Michael Bixby, President of PIABA and managing attorney for Bixby Law PLLC, said: “We urge FINRA to reject the bulk of the recommendations made in FINRA Regulatory Notice 26-06. These recommendations would betray FINRA’s investor protection mission and allow the securities industry to escape accountability for damage caused by bad actors and industry members.”

Joseph Wojciechowski, Executive Vice President/Incoming President of PIABA and managing partner at Stoltmann Law, said: “The recommendations in Regulatory Notice 26-06 are a threat to investor rights and the fairness of FINRA’s arbitration forum, and they would erase a generation of investor protection progress made by the securities industry, FINRA, PIABA, and other stakeholders. This Notice also follows the recent trend with FINRA’s general regulatory notices, which have became convoluted, lengthy, unwieldy and ambiguous.”

According to PIABA’s 115-page letter, “Over the last year, PIABA has grown increasingly concerned with the direction of FINRA Dispute Resolution. Recent developments suggest a shift away from investor-protection principles that should guide FINRA’s actions. …

“Regulatory Notice 26-06 sadly reflects many of these same themes. Although framed as modernization, the Notice raises the prospect of increased procedural complexity combined with reduced investor protections. The breadth and structure of the notice, spanning dozens of multipart questions, also place a disproportionate burden on individual investors and their representatives, while institutional participants are far better positioned to respond comprehensively.

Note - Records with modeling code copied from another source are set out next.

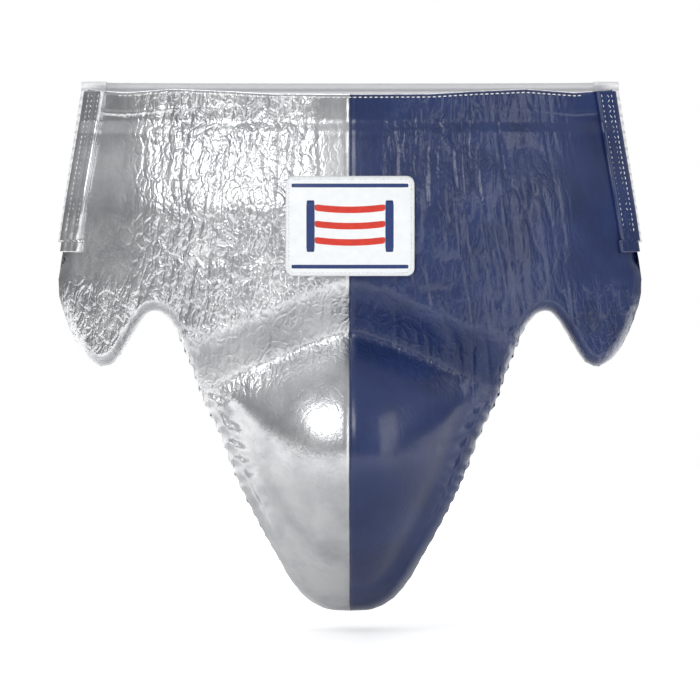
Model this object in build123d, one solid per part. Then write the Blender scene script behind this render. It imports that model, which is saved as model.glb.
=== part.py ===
from build123d import *
import math
import os

# A boxer's groin protector: a padded leather front panel with a hard cup, held by a wide
# elastic band behind the waist and two elastic leg straps.
# Millimetres. +Z is up, the front faces -Y, and +X is the wearer's left.
# The origin is the middle of the waist opening, at the height of the panel's top corners.

# ---- panel: outline ----
TOP_HALF = 156.6          # half width at the top corners
TOP_DIP = 3.2             # the top edge is this much lower in the middle
SEAM_HALF = 171.4         # half width at the lower end of the side seam
SEAM_LENGTH = 90.0        # height of the side seam, where the elastic is sewn on
HIP_SPLIT = 118.0         # the hip foams start this far from the middle, over the leg arch
WAIST_SPLIT = 138.0       # the abdomen foam ends this far below the top
PANEL_BOTTOM = 311.5
LEG_ROWS = 16             # fitted steps from the waist split down to the panel's bottom
CROTCH_ROWS = 2           # the lowest of them are the crotch foam's
CROTCH_SPLIT = PANEL_BOTTOM - CROTCH_ROWS * (PANEL_BOTTOM - WAIST_SPLIT) / LEG_ROWS

# ---- panel: form ----
FRONT_DEPTH = 72.0        # the panel's middle stands this far in front of the origin
WRAP_DEPTH = 72.0         # how far the panel has wrapped back at WRAP_HALF from the middle
WRAP_HALF = 172.0
WRAP_POWER = 2.6
BELLY_BULGE = 14.0        # stuffing in front of the abdomen
BELLY_TOP = (4.0, 48.0)   # depths below the top between which the bulge grows
BELLY_FADE = (38.0, 6.0)  # it fades from this far above the crease to this far below it
VALLEY_DEPTH = 145.0      # the crease above the cup, below the top, in the middle
VALLEY_SLOPE = 0.45       # the crease runs down towards the leg edges
VALLEY_ROUND = 15.0
CUP_BULGE = 42.0
CUP_BOTTOM = 305.0
CUP_PEAK_POWER = 0.84     # puts the fullest point a little above the middle of the cup
CUP_RIM_MARGIN = 8.0
TIP_START = 250.0         # below this the panel turns back between the legs
TIP_RETURN = 34.0

# ---- panel: layers, measured front to back ----
LEATHER = 1.5
FACE_FOAM = 10.0          # foam in front of the hard cup
CUP_WALL = 3.2
LINING = 1.2
FOAM_SPLIT_GAP = 1.2      # between the abdomen foam and the foam below it
GLUE_LINE = 0.9           # clearance between two layers that follow the same curve
HEM_THICKNESS = 6.0       # panel behind its neutral surface, at the top and sides
RIM_THICKNESS = 20.0      # the same round the cup
RIM_RISE = (85.0, 150.0)  # depths below the top between which it grows to that
CROTCH_THICKNESS = 48.0   # the same at the crotch tip, which reaches back between the legs
CROTCH_RISE = (262.0, 300.0)
CAVITY_MARGIN = 14.0      # rim foam between the hard cup's edge and its hollow
CUP_FIELD = (62.0, 144.0, 292.0)  # half width, top and bottom of the area that holds the cup

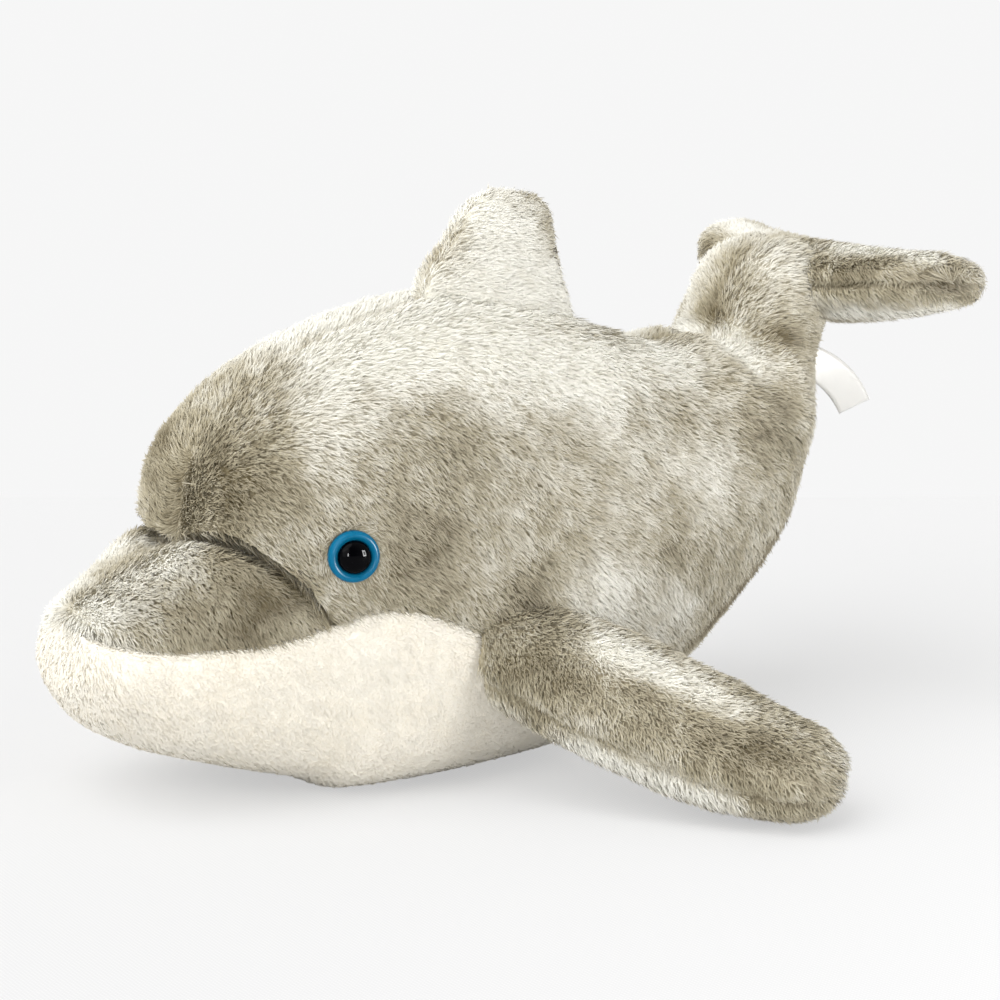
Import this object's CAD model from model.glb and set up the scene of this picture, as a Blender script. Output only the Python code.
import math

import bpy
import numpy as np
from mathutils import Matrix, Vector
from mathutils.bvhtree import BVHTree
from mathutils.kdtree import KDTree


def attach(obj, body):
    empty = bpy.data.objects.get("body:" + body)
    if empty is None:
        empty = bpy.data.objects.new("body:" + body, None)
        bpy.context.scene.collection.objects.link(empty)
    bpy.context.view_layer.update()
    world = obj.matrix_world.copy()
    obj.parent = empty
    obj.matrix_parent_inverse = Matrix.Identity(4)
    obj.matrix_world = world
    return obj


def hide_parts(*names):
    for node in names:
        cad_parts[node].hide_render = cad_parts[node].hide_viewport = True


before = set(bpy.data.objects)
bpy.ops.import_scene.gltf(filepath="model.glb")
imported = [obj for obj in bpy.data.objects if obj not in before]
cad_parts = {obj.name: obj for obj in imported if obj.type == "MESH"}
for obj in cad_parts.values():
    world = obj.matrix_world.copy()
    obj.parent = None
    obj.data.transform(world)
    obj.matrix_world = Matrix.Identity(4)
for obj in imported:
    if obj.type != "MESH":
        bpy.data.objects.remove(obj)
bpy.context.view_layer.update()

# Body, drawn as in the model's source
BODY_STATIONS = (
    (-0.128, 0.059, -0.128, 0.059, 0.0, 0.0, 2.0, 0.50, 2.0, 2.0, 0.50),
    (-0.127, 0.065, -0.130, 0.041, 0.018, 0.0, 2.0, 0.45, 2.0, 2.0, 0.66),
    (-0.123, 0.069, -0.124, 0.028, 0.030, 0.002, 2.0, 0.42, 2.0, 2.0, 0.63),
    (-0.114, 0.0745, -0.108, 0.017, 0.039, 0.006, 2.0, 0.40, 2.2, 2.1, 0.60),
    (-0.102, 0.080, -0.084, 0.009, 0.046, 0.013, 1.8, 0.42, 2.4, 2.8, 0.63),
    (-0.092, 0.083, -0.060, 0.003, 0.051, 0.020, 1.5, 0.44, 2.8, 4.0, 0.705),
    (-0.090, 0.093, -0.050, -0.0010, 0.053, 0.020, 5.0, 0.43, 3.2, 3.1, 0.645),
    (-0.086, 0.109, -0.038, -0.0012, 0.055, 0.017, 6.0, 0.42, 3.5, 2.8, 0.575),
    (-0.069, 0.127, -0.022, -0.0012, 0.058, 0.011, 6.0, 0.42, 3.5, 2.7, 0.49),
    (-0.040, 0.142, -0.003, -0.0012, 0.060, 0.006, 6.0, 0.42, 3.3, 2.6, 0.37),
    (0.003, 0.152, 0.020, -0.0012, 0.061, 0.003, 6.0, 0.42, 2.9, 2.3, 0.26),
    (0.036, 0.148, 0.045, 0.0005, 0.060, 0.0, 6.0, 0.42, 2.5, 2.1, 0.18),
    (0.064, 0.138, 0.074, 0.009, 0.057, 0.0, 6.0, 0.45, 2.1, 2.1, 0.09),
    (0.087, 0.133, 0.102, 0.028, 0.052, 0.0, 6.0, 0.50, 2.0, 2.1, 0.0),
    (0.103, 0.133, 0.129, 0.056, 0.045, 0.0, 6.0, 0.50, 2.0, 2.0, 0.0),
    (0.112, 0.137, 0.144, 0.088, 0.038, 0.0, 6.0, 0.50, 2.0, 2.0, 0.0),
    (0.117, 0.147, 0.147, 0.110, 0.032, 0.0, 6.0, 0.50, 2.0, 2.2, 0.0),
    (0.125, 0.158, 0.152, 0.126, 0.029, 0.0, 6.0, 0.50, 2.0, 2.4, 0.0),
    (0.140, 0.163, 0.160, 0.134, 0.025, 0.0, 6.0, 0.50, 2.0, 2.3, 0.0),
)
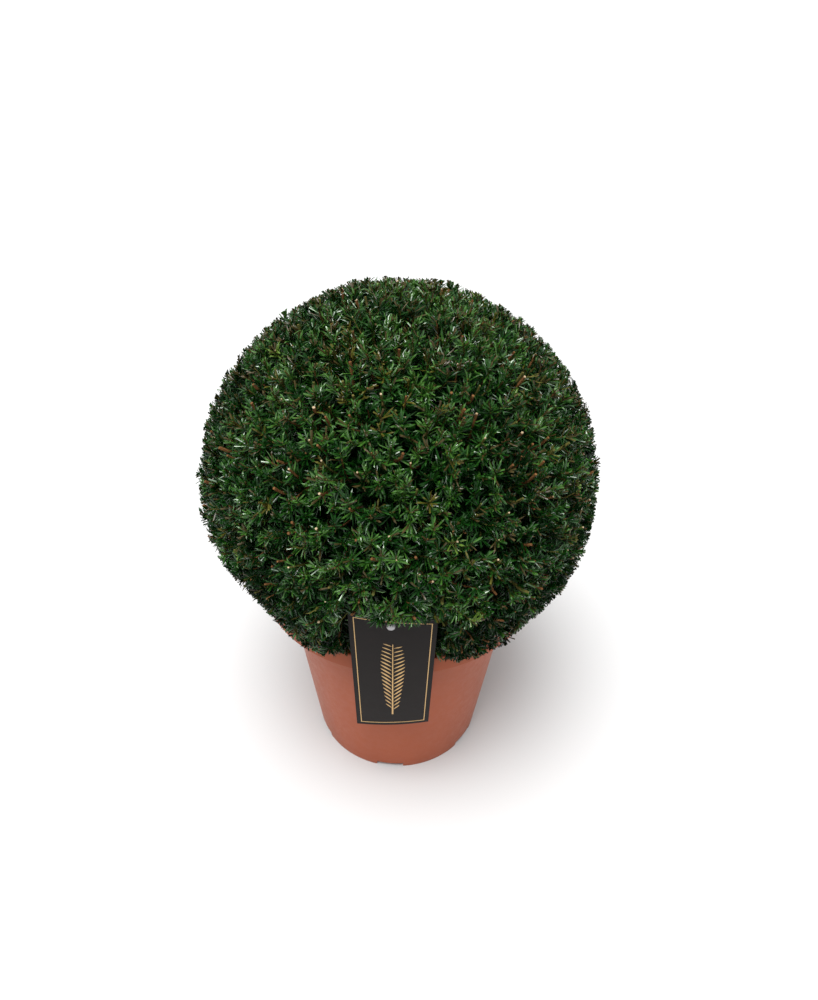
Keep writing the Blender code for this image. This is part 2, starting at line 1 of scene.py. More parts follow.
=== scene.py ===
"""Potted english yew ball: the looks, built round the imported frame.

A clipped ball of dark needles on its own stem and boughs stands in a terracotta-coloured nursery
pot, with a thin charcoal label in front. Units are metres, +Z is up and -Y is the front.
"""

import json
import logging
import math
from dataclasses import dataclass, field
from enum import Enum

import bmesh
import bpy
import numpy as np
from bpy.types import Collection, Material, Mesh, Node, NodeSocket, NodeTree, Object
from mathutils import Matrix, Vector, noise

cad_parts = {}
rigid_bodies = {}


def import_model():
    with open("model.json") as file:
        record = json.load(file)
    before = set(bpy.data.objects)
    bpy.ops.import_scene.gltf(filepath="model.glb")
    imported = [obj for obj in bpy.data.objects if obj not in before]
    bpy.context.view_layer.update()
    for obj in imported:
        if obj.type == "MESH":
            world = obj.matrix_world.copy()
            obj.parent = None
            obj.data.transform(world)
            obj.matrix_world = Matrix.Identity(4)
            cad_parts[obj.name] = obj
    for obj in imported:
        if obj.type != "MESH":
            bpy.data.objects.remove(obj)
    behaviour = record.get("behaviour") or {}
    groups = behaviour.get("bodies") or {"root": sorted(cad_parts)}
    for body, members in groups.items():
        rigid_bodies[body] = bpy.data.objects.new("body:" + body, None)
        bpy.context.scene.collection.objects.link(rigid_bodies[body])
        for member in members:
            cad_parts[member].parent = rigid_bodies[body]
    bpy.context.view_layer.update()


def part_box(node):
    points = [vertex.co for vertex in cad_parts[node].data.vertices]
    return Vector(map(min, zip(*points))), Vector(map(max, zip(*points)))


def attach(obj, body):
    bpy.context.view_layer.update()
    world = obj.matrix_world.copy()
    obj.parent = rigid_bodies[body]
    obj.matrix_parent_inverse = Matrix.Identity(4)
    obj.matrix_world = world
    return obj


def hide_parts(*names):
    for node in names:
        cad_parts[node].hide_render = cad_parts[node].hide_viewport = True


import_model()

LOG = logging.getLogger("yew_ball")
BODY = "root"
GOLDEN_ANGLE = math.pi * (3.0 - math.sqrt(5.0))
FULL_TURN = 2.0 * math.pi
POLE_RADIUS = 1e-9
LEAST_LENGTH = 1e-12
SIDE_HINT = (0.0, 1.0, 0.15)
DRILL_SIDES = 32
CROWN_LOWEST = -0.62
ARC_STEPS = 5
POINT_DATA = {"at_size": "FLOAT_VECTOR", "at_turn": "QUATERNION", "at_form": "INT", "at_thick": "FLOAT"}

Array = np.ndarray
Pair = tuple[float, float]
Triple = tuple[float, float, float]
Octaves = tuple[float, float, int]
Colour = Triple
Profile = list[Pair]
Outline = list[Triple]


class Slot(Enum):
    """The record's material slots."""

    POT = "pot_plastic"
    SOIL = "growing_medium"
    BARK = "bark"
    FOLIAGE = "foliage"
    CARD = "label_card"
    BUTTON = "fastener_plastic"


class Tint(Enum):
    """The greens and browns that the needles are dealt out in, by spray. The darkest, near black, is
    painted shade for the crown's inside and its darkest needles.
    """

    # Near black: painted shade, darker than any real needle.
    SHADE = "shade"
    DEEP = "deep"
    LEAF = "leaf"
    BRIGHT = "bright"
    OLIVE = "olive"
    FRESH = "fresh"
    BROWN = "brown"

    @property
    def place(self) -> int:
        """Its place in the list of tints."""
        return list(Tint).index(self)


# Node trees


def toned(colour: Colour, share: float) -> Colour:
    """A colour brought to a share of its strength."""
    return tuple(channel * share for channel in colour)


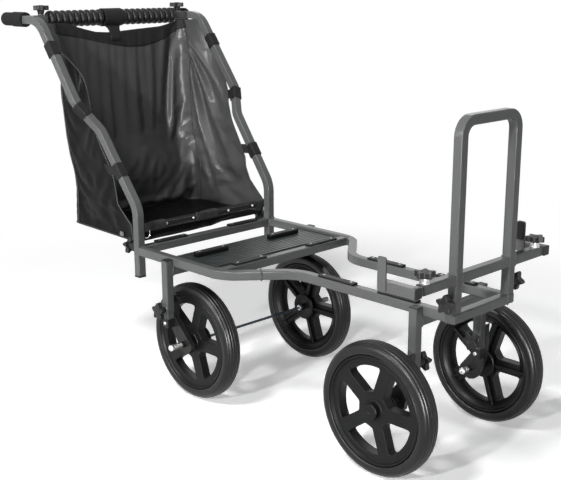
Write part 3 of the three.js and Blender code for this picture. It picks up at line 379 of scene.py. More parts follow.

“Taken together, these changes suggest a broader trajectory that warrants careful scrutiny.FINRA’s arbitration forum exists to provide a fair and accessible means of redress within a mandatory system. Any reforms should strengthen that function, not weaken it. Maintaining investor confidence in the forum requires adherence to that principle.

“In summary, PIABA opposes proposals that would reduce investor access to FINRA arbitration, expand pre-hearing dismissal practice, professionalize the arbitrator pool at the expense of representativeness, or otherwise increase industry leverage in a mandatory forum. PIABA supports reforms that improve investor protections, procedural training, discovery enforcement, technology, transparency, and the payment of awards.”

Since its formation in 1990, PIABA has promoted the interests of the public investor in all securities and commodities arbitration forums, while also advocating for public education regarding investment fraud and industry misconduct. The members of PIABA have collectively represented hundreds of thousands of investors.

Most recently, PIABA testified before the House Financial Services Committee that FINRA’s actions contradict its mission to protect investors; called on FINRA to reject self-serving arbitration reform recommendations from the industry trade group SIFMA; criticized FINRA for ignoring the multimillion-dollar unpaid arbitration award crisis; and pushed FINRA to end its incorrect application of Rule 12407(a).